US 12,243,513 B2
	Generation of optimized spoken language understanding model through joint training with integrated acoustic knowledge-speech module
Chenguang Zhu, Sammamish, WA (US); and Nanshan Zeng, Bellevue, WA (US)
Assigned to Microsoft Technology Licensing, LLC, Redmond, WA (US)
Filed by MICROSOFT TECHNOLOGY LICENSING, LLC, Redmond, WA (US)
Filed on May 18, 2021, as Appl. No. 17/323,847.
Claims priority of provisional application 63/205,646, filed on Jan. 20, 2021.
Prior Publication US 2022/0230629 A1, Jul. 21, 2022
Int. Cl. G10L 15/06 (2013.01); G06F 40/279 (2020.01); G10L 13/08 (2013.01); G10L 15/02 (2006.01); G10L 15/18 (2013.01); G10L 15/22 (2006.01)

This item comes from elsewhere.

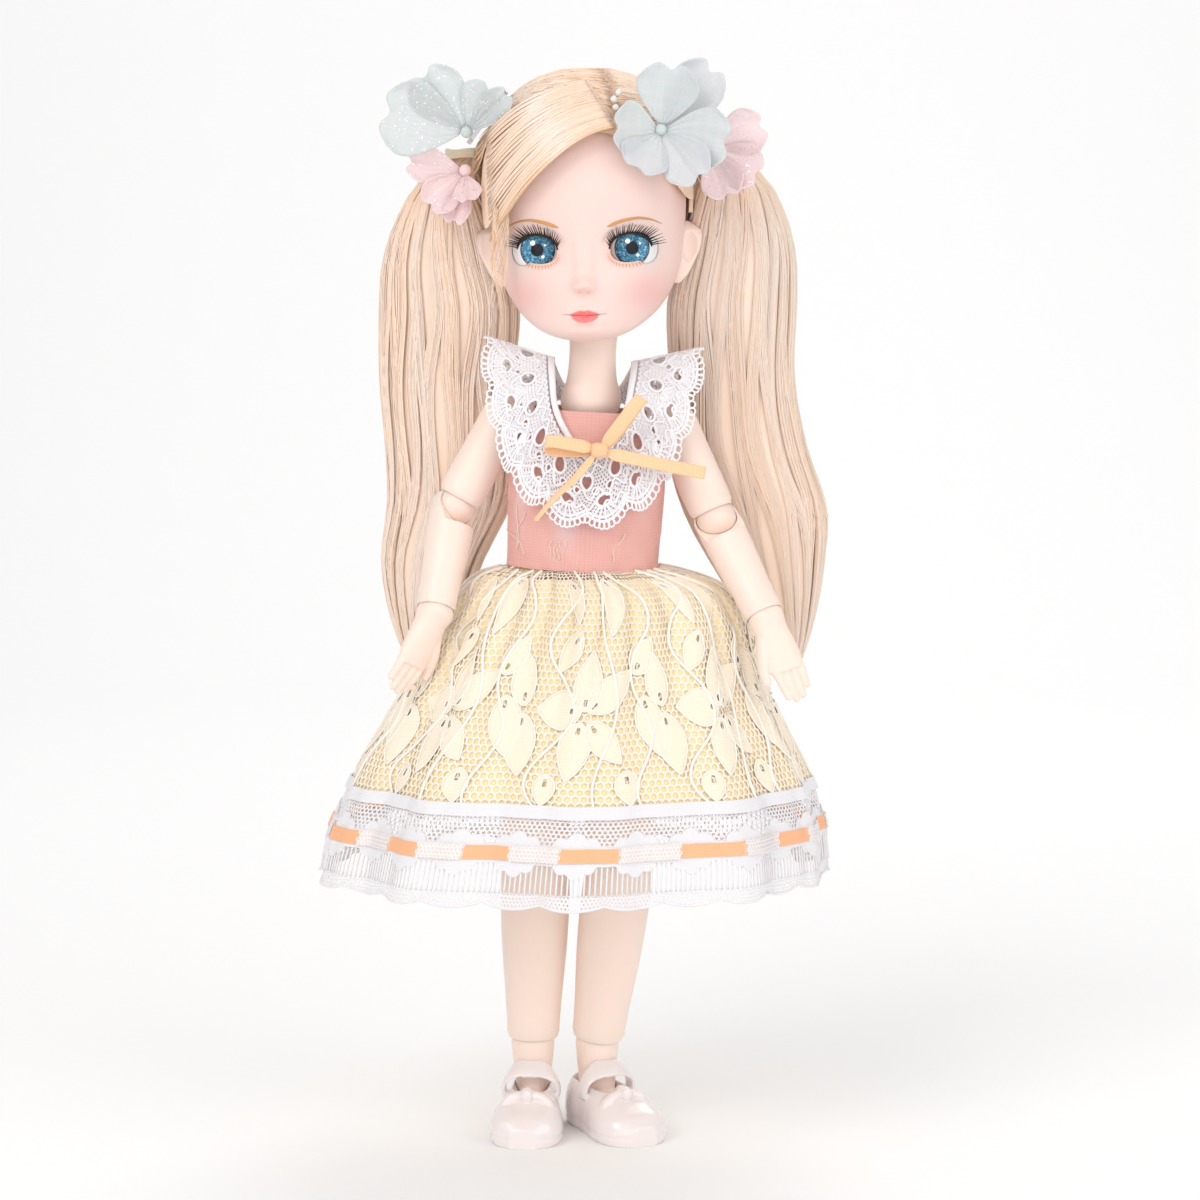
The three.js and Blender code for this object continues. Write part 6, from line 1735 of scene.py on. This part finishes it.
def chestRing(height, out, turn):
    # a place on the chest; turn 0 is the left side and 0.75 the front
    rows = readTable(chestRows, height)
    angle = np.asarray(turn) * 2 * np.pi
    depth = np.where(np.sin(angle) < 0, rows[..., 1], rows[..., 2]) + out
    x = (rows[..., 0] + out) * squared(np.cos(angle), chestPower)
    return np.stack([x, depth * squared(np.sin(angle), chestPower), height + 0 * x], -1)


def sheenOver(tree, colour):
    sheen = rampNode(tree, painted(tree, "sheen"), [(0.0, (0, 0, 0)), (1.0, (0.45, 0.45, 0.45))])
    return mixColour(tree, sheen, colour, (0.88, 0.74, 0.78))


def buildBodice():
    twill = cloth("bodiceTwill", (0.84, 0.47, 0.42), (0.72, 0.34, 0.30), 4.0, 0.55, 0.62, 0.6, sheenOver,
                  Sheen_Weight=0.35, Sheen_Roughness=0.4)
    columns, rows = bodice["cells"]
    turn = np.arange(columns)[None, :] / columns
    height = np.linspace(bodice["top"], bodice["bottom"], rows)[:, None] + 0 * turn
    rumple = 0.35 * np.sin(height * 0.55 + 6 * np.cos(2 * np.pi * turn)) * np.sin(14 * np.pi * turn) ** 2
    wall = chestRing(height, bodice["out"] - 0.35 + rumple * smoothStep(60, 44, height), turn + 0 * height)
    thing = thickSheet("bodiceCloth", wall, bodice["thick"], True)
    x, z = wall[..., 0], wall[..., 2]
    front = wall[..., 1] < 0
    sheen = 0.9 * bump(x + 5, 3.2) * bump(z - 38, 5.5) + 0.7 * bump(x + 17.5, 1.8) * bump(z - 46, 9)
    sheen = np.where(front, sheen + 0.5 * bump(x - 16, 2.5) * bump(z - 50, 8), 0)
    paintCloth(thing, turn * bodice["girth"] + 0 * height, height)
    paint(thing, "sheen", sheen)
    acrossAt, upAt = bodice["armholeAt"]
    carve(thing, *[sphereCutter((side * acrossAt, 0, upAt), 1.0, bodice["armhole"]) for _, side in sides])
    dress(toChest(thing), twill, "chest", "bodice", "bodice")
    loose = []
    for x, low, high, lean in looseThreads:
        t = np.linspace(0, 1, 30)
        z = low + (high - low) * t
        across = x + lean * t * t + 0.35 * np.sin(9 * t + x)
        turns = 0.75 + np.arcsin(np.clip(across / 22.5, -0.99, 0.99)) / (2 * np.pi)
        loose.append(chestRing(z, bodice["out"] + 0.3 + 0.2 * np.sin(7 * t + x), turns))
    threads = tubeObject("looseThreads", loose, 0.13, 5)
    yarn = vinyl("looseYarn", (0.88, 0.76, 0.64), (0.82, 0.66, 0.54), 0.7, 0.1, 900.0, Sheen_Weight=0.3)
    dress(toChest(threads), yarn, "chest", "bodice", "bodice")


# Collar: rows are [degrees from the front, inner X, Y, Z, outer X, Y, Z]
collarTable = [[0, 0, -16.2, 58, 0, -18.2, 40], [25, 4.5, -15.6, 63, 10.5, -18.2, 44],
               [50, 8.8, -12.4, 71, 20.5, -15.5, 54], [75, 10.0, -7.5, 79.5, 27, -9, 74],
               [95, 10.2, -1, 83.5, 28, -1, 88], [120, 10.0, 5.6, 81, 22.5, 8.5, 81],
               [150, 6.8, 10.6, 75, 13, 15.5, 64], [180, 0, 13.8, 71, 0, 17, 60]]
collar = {"lobes": 18, "picots": 9, "inner": 0.1, "hole": 0.42, "cells": (190, 17), "length": 190.0,
          "wide": 22.0, "thread": 0.72}
# open ovals of one lobe: place along it, place across the collar, half width and half height
lobeHoles = ((0, 0.40, 0.21, 0.115), (0.5, 0.72, 0.20, 0.085), (0.28, 0.56, 0.10, 0.05),
             (0.72, 0.56, 0.10, 0.05))


def collarAngles():
    # degrees from the front for equal steps along the middle of the collar
    degrees = np.linspace(0, 180, 400)
    rows = readTable(collarTable, degrees)
    middle = rows[:, :3] * 0.4 + rows[:, 3:] * 0.6
    along = np.concatenate([[0], np.cumsum(np.linalg.norm(np.diff(middle, axis=0), axis=1))])
    return along / along[-1], degrees


collarAlong, collarDegrees = collarAngles()


def collarPoint(turn, v, out=0.0):
    turn, v = np.broadcast_arrays(np.asarray(turn, float), np.asarray(v, float))
    half = (turn % 1) * 2
    side = np.where(half <= 1, 1, -1)
    degrees = np.interp(np.where(half <= 1, half, 2 - half), collarAlong, collarDegrees)
    rows = readTable(collarTable, degrees)
    point = rows[..., :3] * (1 - v[..., None]) + rows[..., 3:] * v[..., None]
    ruffle = 0.9 * v * np.cos(np.pi * 2 * collar["lobes"] * turn)
    flat = unit(np.stack([point[..., 0] * 0.6, point[..., 1], 0 * v], -1))
    lying = np.where(np.abs(point[..., 2] - 76) > 12, 1.0, 0.3)
    point = point + flat * ((out + 0.4 + ruffle * lying)[..., None])
    point[..., 0] = point[..., 0] * side
    point[..., 2] = point[..., 2] + 0.5 * ruffle + out * 0.3
    return point


def lobeEdge(turn):
    return 0.86 + 0.17 * np.abs(np.sin(np.pi * collar["lobes"] * turn)) ** 0.65


def buildCollar():
    yarn = spun("collarYarn", (0.92, 0.90, 0.92), (0.86, 0.83, 0.88), 0.8, 700.0, 1.0, 0.4)
    lobes, inner = range(collar["lobes"]), collar["inner"]
    step = 1 / collar["lobes"]
    holes = np.array([((i + at) * step, v, step * wide, tall)
                      for i in lobes for at, v, wide, tall in lobeHoles])

    def inward(turn, share):
        return inner + share * (lobeEdge(turn) - 0.04 - inner)

    def keep(turn, share):
        apart = (turn[:, None] - holes[:, 0] + 0.5) % 1 - 0.5
        beside = (inward(turn, share)[:, None] - holes[:, 1]) / holes[:, 3]
        return ((apart / holes[:, 2]) ** 2 + beside ** 2 > 1.05).all(1)

    place = lambda turn, share, out: collarPoint(turn, inward(turn, share), out)
    field = makeNet("collarField", *collar["cells"], collar["hole"], place, 0.28, keep)
    rounds, t = np.linspace(0, 2 * np.pi, 29), np.linspace(0, 1, 29)
    paths, radii = [], []
    for turn, v, wide, tall in holes:
        paths.append(collarPoint(turn + wide * np.cos(rounds), v + tall * np.sin(rounds), 0.25))
        radii.append([0.42 if tall > 0.06 else 0.3])
    for i in lobes:
        for spoke in np.linspace(0.2, 0.8, 5):
            turn = (i + 0.5 + (spoke - 0.5) * (0.4 + 0.8 * t)) * step
            paths.append(collarPoint(turn, 0.8 + t * (lobeEdge((i + spoke) * step) - 0.82), 0.25))
            radii.append([0.3])
        for p in range(collar["picots"]):
            at = (i + (p + 0.5) / collar["picots"]) * step
            loop = rounds * 0.93 + 0.1
            v = lobeEdge(at) + 0.045 - 0.05 * np.cos(loop)
            paths.append(collarPoint(at + 0.0036 * np.sin(loop), v, 0.15))
            radii.append([0.27])
    rings = tubeObject("collarLoops", paths, radii, 6)
    turn = np.linspace(0, 1, 900)
    longs, thick = [], []
    for v, radius in ((0.985, 0.42), (0.93, 0.36)):
        longs.append(collarPoint(turn, lobeEdge(turn) * v, 0.2))
        thick.append([radius])
    for phase in range(3):
        twist = 2 * np.pi * (turn * 84 + phase / 3)
        longs.append(collarPoint(turn, 0.035 + 0.028 * np.cos(twist), 0.3 + 0.4 * np.sin(twist)))
        thick.append([0.42])
    for v, sway, count in ((0.14, 0.02, 70), (0.24, 0.05, 36), (0.60, 0.07, 36), (0.78, 0.04, 54)):
        longs.append(collarPoint(turn, v + sway * np.sin(2 * np.pi * count * turn), 0.25))
        thick.append([0.33])
    cords = tubeObject("collarCords", longs, thick, 6)
    for piece in (rings, cords, field):
        dress(toChest(piece), yarn, "chest", "lace_white", "lace_collar")


# Bow: each strip of ribbon is a path from the knot, its width and the way it faces across
bow = {"at": (3, -20.6, 60.5), "strips": {
    "leftLoop": ([[-0.5, 0.2, 0.2], [-7, -2.2, 1.4], [-13.6, -1.6, 2.0], [-14.6, -0.4, 0.6],
                  [-12.5, 0.8, -0.6], [-7, 0.9, -0.5], [-0.5, 0.6, 0]], 3.5, [0.1, 0.2, 1]),
    "rightLoop": ([[0.5, 0.2, 0], [4.4, -2, 6], [9.6, -1.6, 13.6], [10.8, -0.4, 14.8], [9.6, 0.6, 13.4],
                   [5.6, 1, 7], [0.5, 0.6, 0]], 3.8, [1, 0.2, -0.5]),
    "rightTail": ([[0.8, 0, -0.4], [9, -1.4, -1.6], [19, -1, -3.2], [29, -0.4, -4.6]], 3.4, [0.12, 0.2, 1]),
    "leftTail": ([[-0.8, 0, -0.6], [-6, -1.4, -7.5], [-12, -1, -14], [-16.5, -0.6, -20]], 2.2,
                 [1, 0.1, -0.8])}}


def throughPoints(points, steps):
    rows = [[i, *point] for i, point in enumerate(points)]
    return readTable(rows, np.linspace(0, len(points) - 1, steps))


def buildBow():
    satin = cloth("bowSatin", (0.98, 0.64, 0.38), (0.94, 0.50, 0.24), 5.0, 0.4, 0.36, 0.5, Sheen_Weight=0.3,
                  Anisotropic=0.4)
    for name, (points, width, facing) in bow["strips"].items():
        path = throughPoints(points, 70)
        along = unit(np.gradient(path, axis=0))
        across = unit(np.array(facing, float) - along * (along @ np.array(facing, float))[:, None])
        length = np.concatenate([[0], np.cumsum(np.linalg.norm(np.diff(path, axis=0), axis=1))])
        fromKnot = length if "Tail" in name else np.minimum(length, length[-1] - length)
        half = width / 2 * (0.35 + 0.65 * smoothStep(0, 4.5, fromKnot))
        if name == "leftTail":
            half = half * (1 - 0.55 * length / length[-1])
        side = np.linspace(-1, 1, 11)[None, :]
        wide, normal = side * half[:, None], np.cross(along, across)
        curl = 0.28 * side ** 2 + 0.12 * np.cos(side * 5) * np.exp(-fromKnot / 4)[:, None]
        grid = path[:, None] + across[:, None] * wide[..., None] + normal[:, None] * curl[..., None]
        strip = thickSheet(f"bow_{name}", grid + np.array(bow["at"]), 0.3)
        paintCloth(strip, wide, length[:, None] * 0.55 + 0 * side)
        dress(toChest(strip), satin, "chest", "ribbon", "ribbon_bow")
    angle = circle(40)
    rings = []
    for t in np.linspace(0, 1, 9):
        r = 1.5 + 0.35 * math.sin(math.pi * t)
        deep = r * np.sin(angle) * (1 + 0.06 * np.cos(9 * angle))
        rings.append(np.stack([-2.2 + 4.4 * t + 0 * angle, deep, 1.2 * r * np.cos(angle)], -1))
    knot = loft("bow_knot", np.array(rings) + np.array(bow["at"]))
    count = len(knot.data.vertices)
    paintCloth(knot, np.linspace(0, 9, count), np.linspace(0, 30, count))
    dress(toChest(knot), satin, "chest", "ribbon", "ribbon_bow")


buildBodice()
buildCollar()
buildBow()
print("bodice, collar and bow built")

CPC G10L 15/063 (2013.01) [G06F 40/279 (2020.01); G10L 13/08 (2013.01); G10L 15/02 (2013.01); G10L 15/1815 (2013.01); G10L 15/22 (2013.01)]

14 Claims

1. A computer implemented method for joint training a speech module with a knowledge module for natural language understanding, the method comprising:

obtaining a first knowledge graph comprising a set of entities and a set of relations between two or more entities included in the set of entities;

transforming the first knowledge graph into an acoustic knowledge graph, the acoustic knowledge graph comprising a set of acoustic data corresponding to each entity of the set of entities and each relation of the set of relations between entities;

extracting a first set of acoustic features from the acoustic knowledge graph;

training a knowledge module on the set of acoustic features to generate knowledge-based entity representations for the acoustic knowledge graph;

pre-training a speech module on a training data set comprising unlabeled speech data to understand acoustic information from speech transcriptions;

pre-training a language module on a second training data set comprising unlabeled text-based data, the language module being configured to understand semantic information from speech transcriptions;

aligning the speech module and the language module, the speech module being configured to leverage acoustic information and language information in natural language processing tasks;

obtaining a third training data set comprising paired acoustic data and transcript data;

applying the third training data set to the speech module and language module;

obtaining acoustic output embeddings from the speech module;

obtaining language output embeddings from the language module;

after pre-training the language module, extracting a set of textual features from the first knowledge graph;

training a second knowledge module on the set of textual features; and

integrating the second knowledge module with the language module before the language module and speech module are aligned;

aligning the acoustic output embeddings and the language output embeddings to a shared semantic space; and

generating an integrated knowledge-speech module to perform semantic analysis on audio data by integrating the knowledge module with the speech module, the integrated knowledge-speech module being generated by providing context information from the speech module to the knowledge module and knowledge information from the knowledge module to the speech module.